Problem statement:
Go through the data below. Pull out every line that has the word "with".

Stored records:
○ ○ ○
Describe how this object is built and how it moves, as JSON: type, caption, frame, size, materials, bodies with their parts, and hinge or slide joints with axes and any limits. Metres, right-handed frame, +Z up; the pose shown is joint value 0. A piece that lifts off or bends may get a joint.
○ ○ ○
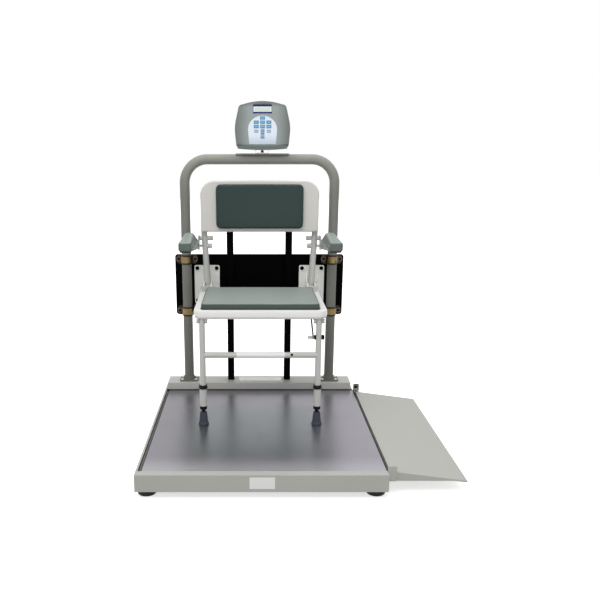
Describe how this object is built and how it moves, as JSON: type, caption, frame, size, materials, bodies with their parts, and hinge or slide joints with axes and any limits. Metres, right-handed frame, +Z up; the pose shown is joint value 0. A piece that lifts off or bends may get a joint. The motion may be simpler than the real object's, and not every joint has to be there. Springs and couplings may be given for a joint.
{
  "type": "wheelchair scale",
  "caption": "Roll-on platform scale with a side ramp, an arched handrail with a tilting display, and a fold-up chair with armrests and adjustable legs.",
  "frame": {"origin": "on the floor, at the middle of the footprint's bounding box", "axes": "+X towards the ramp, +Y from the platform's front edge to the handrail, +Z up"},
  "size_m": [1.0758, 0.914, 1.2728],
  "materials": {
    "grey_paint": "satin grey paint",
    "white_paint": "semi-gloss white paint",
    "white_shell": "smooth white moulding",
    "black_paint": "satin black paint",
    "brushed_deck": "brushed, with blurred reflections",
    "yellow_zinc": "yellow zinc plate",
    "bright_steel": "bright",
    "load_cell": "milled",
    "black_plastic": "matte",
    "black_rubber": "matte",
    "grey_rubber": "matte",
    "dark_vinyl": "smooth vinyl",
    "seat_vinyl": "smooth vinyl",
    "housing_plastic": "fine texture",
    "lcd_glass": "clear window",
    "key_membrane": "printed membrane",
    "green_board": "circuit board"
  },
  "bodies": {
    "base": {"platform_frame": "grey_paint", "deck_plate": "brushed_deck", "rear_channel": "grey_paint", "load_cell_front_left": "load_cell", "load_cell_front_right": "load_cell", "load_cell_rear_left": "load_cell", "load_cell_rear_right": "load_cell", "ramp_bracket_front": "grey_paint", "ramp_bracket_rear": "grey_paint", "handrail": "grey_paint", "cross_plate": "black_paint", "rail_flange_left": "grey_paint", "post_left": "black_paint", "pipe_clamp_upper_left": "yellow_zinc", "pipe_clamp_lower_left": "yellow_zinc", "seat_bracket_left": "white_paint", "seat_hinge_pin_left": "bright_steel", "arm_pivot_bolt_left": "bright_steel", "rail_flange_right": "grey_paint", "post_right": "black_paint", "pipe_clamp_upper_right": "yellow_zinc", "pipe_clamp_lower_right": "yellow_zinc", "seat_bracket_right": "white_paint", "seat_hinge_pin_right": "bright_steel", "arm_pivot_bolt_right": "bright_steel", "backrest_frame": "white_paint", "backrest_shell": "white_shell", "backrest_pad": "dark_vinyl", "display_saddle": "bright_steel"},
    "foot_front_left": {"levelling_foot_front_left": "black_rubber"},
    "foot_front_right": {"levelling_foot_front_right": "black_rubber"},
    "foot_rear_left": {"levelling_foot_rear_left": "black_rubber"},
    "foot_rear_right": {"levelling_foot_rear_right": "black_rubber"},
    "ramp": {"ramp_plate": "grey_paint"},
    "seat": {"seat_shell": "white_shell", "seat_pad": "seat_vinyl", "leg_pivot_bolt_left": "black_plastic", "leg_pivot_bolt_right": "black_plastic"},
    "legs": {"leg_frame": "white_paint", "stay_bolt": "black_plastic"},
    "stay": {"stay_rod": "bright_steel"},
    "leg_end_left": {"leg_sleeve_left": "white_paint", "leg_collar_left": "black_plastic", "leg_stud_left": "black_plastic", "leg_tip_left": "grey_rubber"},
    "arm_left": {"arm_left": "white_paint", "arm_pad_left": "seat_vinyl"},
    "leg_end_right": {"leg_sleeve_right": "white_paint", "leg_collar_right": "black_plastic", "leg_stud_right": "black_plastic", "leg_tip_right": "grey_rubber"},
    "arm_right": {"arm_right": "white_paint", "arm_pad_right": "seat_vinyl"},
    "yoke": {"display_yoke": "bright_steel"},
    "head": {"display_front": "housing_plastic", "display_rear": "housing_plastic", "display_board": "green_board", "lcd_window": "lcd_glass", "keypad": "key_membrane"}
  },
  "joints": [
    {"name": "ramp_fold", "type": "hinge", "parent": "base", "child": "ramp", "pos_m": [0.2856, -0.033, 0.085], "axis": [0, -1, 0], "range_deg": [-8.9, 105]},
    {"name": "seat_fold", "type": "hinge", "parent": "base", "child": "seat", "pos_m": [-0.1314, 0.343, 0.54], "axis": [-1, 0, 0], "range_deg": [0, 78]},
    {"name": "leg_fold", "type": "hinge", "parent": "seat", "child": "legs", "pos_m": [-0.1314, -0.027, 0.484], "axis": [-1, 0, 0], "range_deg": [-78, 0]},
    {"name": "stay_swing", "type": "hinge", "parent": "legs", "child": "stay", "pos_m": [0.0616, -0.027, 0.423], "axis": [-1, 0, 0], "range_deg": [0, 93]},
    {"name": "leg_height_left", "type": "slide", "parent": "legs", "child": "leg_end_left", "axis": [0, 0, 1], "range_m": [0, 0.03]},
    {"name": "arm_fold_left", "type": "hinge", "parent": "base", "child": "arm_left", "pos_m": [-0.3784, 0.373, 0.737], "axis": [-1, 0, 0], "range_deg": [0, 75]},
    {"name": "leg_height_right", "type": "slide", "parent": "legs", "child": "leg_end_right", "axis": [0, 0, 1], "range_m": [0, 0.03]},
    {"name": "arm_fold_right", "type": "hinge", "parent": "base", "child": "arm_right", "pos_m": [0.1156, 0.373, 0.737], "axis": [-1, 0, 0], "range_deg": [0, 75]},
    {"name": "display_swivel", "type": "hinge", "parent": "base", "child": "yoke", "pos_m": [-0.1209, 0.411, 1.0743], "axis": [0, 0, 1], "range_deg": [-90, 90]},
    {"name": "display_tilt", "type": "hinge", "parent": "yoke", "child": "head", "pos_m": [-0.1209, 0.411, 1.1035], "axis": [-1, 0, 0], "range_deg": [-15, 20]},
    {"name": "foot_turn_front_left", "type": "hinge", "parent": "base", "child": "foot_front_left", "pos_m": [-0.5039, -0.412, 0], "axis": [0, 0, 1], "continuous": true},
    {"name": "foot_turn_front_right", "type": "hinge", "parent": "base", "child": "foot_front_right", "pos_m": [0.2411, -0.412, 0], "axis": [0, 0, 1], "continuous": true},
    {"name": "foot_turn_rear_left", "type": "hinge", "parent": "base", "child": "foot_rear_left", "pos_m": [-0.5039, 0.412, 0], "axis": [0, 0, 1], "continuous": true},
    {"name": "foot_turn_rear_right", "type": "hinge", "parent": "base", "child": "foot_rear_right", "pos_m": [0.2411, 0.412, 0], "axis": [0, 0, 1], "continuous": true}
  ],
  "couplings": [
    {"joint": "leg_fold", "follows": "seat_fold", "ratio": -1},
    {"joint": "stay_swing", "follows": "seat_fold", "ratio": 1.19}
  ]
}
○ ○ ○
Solution to this problem:
Describe how this object is built and how it moves, as JSON: type, caption, frame, size, materials, bodies with their parts, and hinge or slide joints with axes and any limits. Metres, right-handed frame, +Z up; the pose shown is joint value 0. A piece that lifts off or bends may get a joint.
Describe how this object is built and how it moves, as JSON: type, caption, frame, size, materials, bodies with their parts, and hinge or slide joints with axes and any limits. Metres, right-handed frame, +Z up; the pose shown is joint value 0. A piece that lifts off or bends may get a joint. The motion may be simpler than the real object's, and not every joint has to be there. Springs and couplings may be given for a joint.
  "caption": "Roll-on platform scale with a side ramp, an arched handrail with a tilting display, and a fold-up chair with armrests and adjustable legs.",
    "brushed_deck": "brushed, with blurred reflections",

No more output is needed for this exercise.